When I think back on those heady days of the Raptors’ birth year, the signature play that stands out is Stoudamire regularly streaking down the court on a fast break before he stopped on a dime at the top of the three-point line to bury a jumper. His combination of blazing speed and the ability to put on the brakes for a deadly trey seemed unparalleled at the time, and I’m not sure I’ve seen anyone quite as effective at that move since then.

If his Rookie of the Year Award didn’t sufficiently signify his star status, his 1996 Nike commercial broadened his recognition as a player potentially destined for greatness. Yeah, the ad seems extremely cheesy now, but this was a big deal for Raptors fans at the time.

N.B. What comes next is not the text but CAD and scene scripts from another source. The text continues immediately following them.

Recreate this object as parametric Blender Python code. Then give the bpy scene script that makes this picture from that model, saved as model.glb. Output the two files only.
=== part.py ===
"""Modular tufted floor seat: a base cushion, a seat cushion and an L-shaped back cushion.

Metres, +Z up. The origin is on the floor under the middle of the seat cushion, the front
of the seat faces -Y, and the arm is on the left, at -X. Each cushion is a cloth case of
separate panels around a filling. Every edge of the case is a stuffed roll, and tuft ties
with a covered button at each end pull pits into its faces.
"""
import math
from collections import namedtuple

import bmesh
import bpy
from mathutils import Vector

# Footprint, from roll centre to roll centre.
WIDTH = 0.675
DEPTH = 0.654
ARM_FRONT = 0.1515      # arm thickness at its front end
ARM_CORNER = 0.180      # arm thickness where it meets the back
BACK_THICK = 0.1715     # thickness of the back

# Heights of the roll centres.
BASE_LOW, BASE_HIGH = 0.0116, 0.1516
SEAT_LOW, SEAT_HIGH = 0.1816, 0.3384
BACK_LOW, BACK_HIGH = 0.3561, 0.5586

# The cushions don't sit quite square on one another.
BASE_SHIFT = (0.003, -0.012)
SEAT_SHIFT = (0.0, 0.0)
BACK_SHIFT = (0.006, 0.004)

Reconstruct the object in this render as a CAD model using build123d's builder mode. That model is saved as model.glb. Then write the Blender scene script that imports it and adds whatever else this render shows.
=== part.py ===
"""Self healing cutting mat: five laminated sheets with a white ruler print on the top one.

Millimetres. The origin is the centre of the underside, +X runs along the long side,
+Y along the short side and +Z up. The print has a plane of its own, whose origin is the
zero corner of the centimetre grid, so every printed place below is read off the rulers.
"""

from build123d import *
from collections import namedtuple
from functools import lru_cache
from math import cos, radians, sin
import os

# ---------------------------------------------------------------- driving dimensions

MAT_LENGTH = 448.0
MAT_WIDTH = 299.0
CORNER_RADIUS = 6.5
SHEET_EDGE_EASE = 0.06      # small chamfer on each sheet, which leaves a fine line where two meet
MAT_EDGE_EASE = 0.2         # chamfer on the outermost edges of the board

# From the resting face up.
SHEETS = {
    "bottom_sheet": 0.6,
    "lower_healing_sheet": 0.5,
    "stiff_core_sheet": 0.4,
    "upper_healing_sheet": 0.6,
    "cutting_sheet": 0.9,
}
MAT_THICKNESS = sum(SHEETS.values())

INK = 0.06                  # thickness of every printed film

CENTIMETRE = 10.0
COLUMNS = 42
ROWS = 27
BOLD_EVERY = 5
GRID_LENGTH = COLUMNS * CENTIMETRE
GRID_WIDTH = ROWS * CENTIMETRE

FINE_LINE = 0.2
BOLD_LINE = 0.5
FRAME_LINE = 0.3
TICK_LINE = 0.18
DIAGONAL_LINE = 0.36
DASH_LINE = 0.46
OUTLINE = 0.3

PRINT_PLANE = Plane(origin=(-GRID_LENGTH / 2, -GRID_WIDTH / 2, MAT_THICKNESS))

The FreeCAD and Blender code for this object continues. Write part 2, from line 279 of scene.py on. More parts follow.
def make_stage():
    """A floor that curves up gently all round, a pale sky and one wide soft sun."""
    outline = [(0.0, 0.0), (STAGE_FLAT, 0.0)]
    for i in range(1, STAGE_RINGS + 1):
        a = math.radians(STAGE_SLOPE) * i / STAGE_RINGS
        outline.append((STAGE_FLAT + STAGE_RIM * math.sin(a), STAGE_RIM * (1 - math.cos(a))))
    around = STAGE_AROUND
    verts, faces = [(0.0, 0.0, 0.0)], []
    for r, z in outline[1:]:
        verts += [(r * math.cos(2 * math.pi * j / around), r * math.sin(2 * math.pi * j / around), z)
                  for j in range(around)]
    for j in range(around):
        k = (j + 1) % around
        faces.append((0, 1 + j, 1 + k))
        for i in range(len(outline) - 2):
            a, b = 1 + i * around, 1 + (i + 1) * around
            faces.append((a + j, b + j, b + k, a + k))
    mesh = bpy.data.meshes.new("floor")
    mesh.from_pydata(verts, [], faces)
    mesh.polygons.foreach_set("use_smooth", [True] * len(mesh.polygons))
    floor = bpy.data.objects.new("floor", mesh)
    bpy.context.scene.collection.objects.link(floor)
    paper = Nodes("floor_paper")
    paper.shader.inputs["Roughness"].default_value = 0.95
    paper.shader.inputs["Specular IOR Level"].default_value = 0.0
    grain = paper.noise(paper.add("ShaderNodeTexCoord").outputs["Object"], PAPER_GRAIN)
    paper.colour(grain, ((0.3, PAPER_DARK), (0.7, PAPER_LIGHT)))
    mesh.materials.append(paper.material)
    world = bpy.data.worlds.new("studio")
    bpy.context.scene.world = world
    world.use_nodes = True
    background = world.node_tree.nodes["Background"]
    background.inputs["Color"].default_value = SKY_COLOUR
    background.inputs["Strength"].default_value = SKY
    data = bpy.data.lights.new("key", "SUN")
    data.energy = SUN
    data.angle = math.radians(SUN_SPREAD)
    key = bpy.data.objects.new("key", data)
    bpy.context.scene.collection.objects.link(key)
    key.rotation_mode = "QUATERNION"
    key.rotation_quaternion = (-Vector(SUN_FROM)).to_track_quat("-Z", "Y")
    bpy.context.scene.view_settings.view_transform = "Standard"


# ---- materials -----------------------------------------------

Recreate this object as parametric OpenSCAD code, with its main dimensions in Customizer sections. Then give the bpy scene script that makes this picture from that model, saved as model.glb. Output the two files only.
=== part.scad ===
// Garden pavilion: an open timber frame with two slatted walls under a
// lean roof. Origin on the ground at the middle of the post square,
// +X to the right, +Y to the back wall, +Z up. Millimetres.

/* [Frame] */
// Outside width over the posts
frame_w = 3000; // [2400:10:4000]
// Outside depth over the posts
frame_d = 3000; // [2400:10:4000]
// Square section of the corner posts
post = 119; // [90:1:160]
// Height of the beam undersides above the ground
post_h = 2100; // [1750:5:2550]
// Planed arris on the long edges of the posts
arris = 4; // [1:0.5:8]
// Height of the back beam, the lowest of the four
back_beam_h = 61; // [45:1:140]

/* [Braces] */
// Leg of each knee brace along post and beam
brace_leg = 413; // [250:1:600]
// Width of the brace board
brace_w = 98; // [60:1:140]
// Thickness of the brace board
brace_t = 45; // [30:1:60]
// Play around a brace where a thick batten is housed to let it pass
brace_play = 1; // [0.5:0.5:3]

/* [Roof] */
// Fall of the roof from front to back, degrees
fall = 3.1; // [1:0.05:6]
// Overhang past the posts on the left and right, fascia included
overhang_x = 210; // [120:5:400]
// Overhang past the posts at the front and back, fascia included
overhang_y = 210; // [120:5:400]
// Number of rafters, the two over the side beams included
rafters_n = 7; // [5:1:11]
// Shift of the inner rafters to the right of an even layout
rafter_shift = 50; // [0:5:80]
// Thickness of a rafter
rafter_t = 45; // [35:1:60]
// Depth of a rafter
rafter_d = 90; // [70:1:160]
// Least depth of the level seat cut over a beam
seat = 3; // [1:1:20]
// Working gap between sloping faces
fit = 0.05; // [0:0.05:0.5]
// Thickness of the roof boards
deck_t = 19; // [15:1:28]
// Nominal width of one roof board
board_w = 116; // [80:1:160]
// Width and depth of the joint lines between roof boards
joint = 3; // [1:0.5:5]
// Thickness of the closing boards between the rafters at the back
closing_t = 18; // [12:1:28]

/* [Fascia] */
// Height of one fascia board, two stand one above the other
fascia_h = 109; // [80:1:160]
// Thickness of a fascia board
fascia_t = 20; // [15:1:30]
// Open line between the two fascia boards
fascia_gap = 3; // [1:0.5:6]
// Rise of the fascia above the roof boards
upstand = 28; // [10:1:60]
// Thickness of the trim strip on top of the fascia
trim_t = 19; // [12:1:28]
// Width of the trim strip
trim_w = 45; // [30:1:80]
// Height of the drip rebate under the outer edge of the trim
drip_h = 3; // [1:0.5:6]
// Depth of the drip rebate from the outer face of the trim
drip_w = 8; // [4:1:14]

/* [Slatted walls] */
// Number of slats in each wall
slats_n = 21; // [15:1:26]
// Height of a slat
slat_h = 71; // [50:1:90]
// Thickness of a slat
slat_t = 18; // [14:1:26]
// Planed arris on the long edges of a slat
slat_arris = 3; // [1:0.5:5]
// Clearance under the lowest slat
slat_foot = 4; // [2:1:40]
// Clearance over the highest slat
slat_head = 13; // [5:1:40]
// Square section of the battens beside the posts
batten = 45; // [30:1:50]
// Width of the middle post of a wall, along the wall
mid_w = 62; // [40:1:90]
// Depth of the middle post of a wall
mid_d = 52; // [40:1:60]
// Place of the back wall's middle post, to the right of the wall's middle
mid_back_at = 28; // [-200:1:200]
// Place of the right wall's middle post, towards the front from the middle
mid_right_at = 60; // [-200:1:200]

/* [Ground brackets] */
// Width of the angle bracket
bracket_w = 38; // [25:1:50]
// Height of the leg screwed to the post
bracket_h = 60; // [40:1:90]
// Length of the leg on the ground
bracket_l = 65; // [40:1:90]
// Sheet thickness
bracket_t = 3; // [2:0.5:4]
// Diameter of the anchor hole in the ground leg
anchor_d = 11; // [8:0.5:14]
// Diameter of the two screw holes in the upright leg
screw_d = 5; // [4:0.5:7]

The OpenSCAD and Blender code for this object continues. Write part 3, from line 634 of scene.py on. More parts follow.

As with all of the stars in this franchise’s history, the good times were not meant to last. Things went sour midway through his third season when he reportedly not only demanded a trade, but squashed potential multi-team trades with the Magic and Kings when he threatened to not extend his rookie contracts with those teams because Anfernee Hardaway would have left the Magic in the first trade and Mitch Richmond would have departed from the Kings in the latter deal. With the resulting lack of leverage, the Raptors had to settle on trading Stoudamire with Walt Williams and Carlos Rogers to the Trail Blazers for Kenny Anderson, Alvin Williams, Gary Trent and a handful of draft picks that never panned out.

Since Stoudamire’s career took a significant downturn in his post-Raptors years, there has been speculation that he regretted ever forcing that trade. In actuality, he insisted it wasn’t the trade he regretted but more the way he conducted himself:

“The whole regret that I have is not necessarily what was or what wasn’t The regret that I have was moreso the immaturity of the way the whole thing happened. I think everybody, both sides included, it was just an immature situation and I’m willing and I accept my responsibility in that… The emotions were so high at the time and I wanted to get to a winner so bad and have a chance to win. Going to Portland with all the young players they had, I just felt like that was a good fit for me.”

Fourteen years after the messy breakup, no real bitterness towards Stoudamire remains among Raptors faithful. What continues to linger in our memories is the pride we felt at how, for two glorious seasons, our upstart expansion squad boasted one of the most exciting young players in the NBA.

Comments (3)

  1. Was the title supposed to read no.30: Damon Stoudamire or did I miss the other 27?

    I think Damon never received the bitterness of McGrady, Vince or Bosh because the team actually got something in return for him (Alvin Williams) plus the emergence of Vince and a talented team made Damon a forgotten man.

    Now that I think of it, Alvin Williams was probably more valuable than all the returns for Bosh, Vince and McGrady combined.

    • I did some sleuthing, clicked the linked labelled ‘Ultimate Raptors Ranking’ and came to a conclusion.

      I missed the other 27.

      Mystery solved.

  2. I swear that Damon is what made me a basketball fan. I remember watching his early exhibition season games and just being amazed at what he could do. His second season was even more amazing (18.1 PER).
    http://www.basketball-reference.com/players/s/stoudda01.html

    But after getting traded, he just kind of faded away. I know some scouts said he was the kind of player who put up good numbers on bad teams. And there were always the pot rumors (as in a lot). Whatever happened, I loved his first two seasons with Toronto. And his mini-comeback with the Grizzlies wasn’t bad either.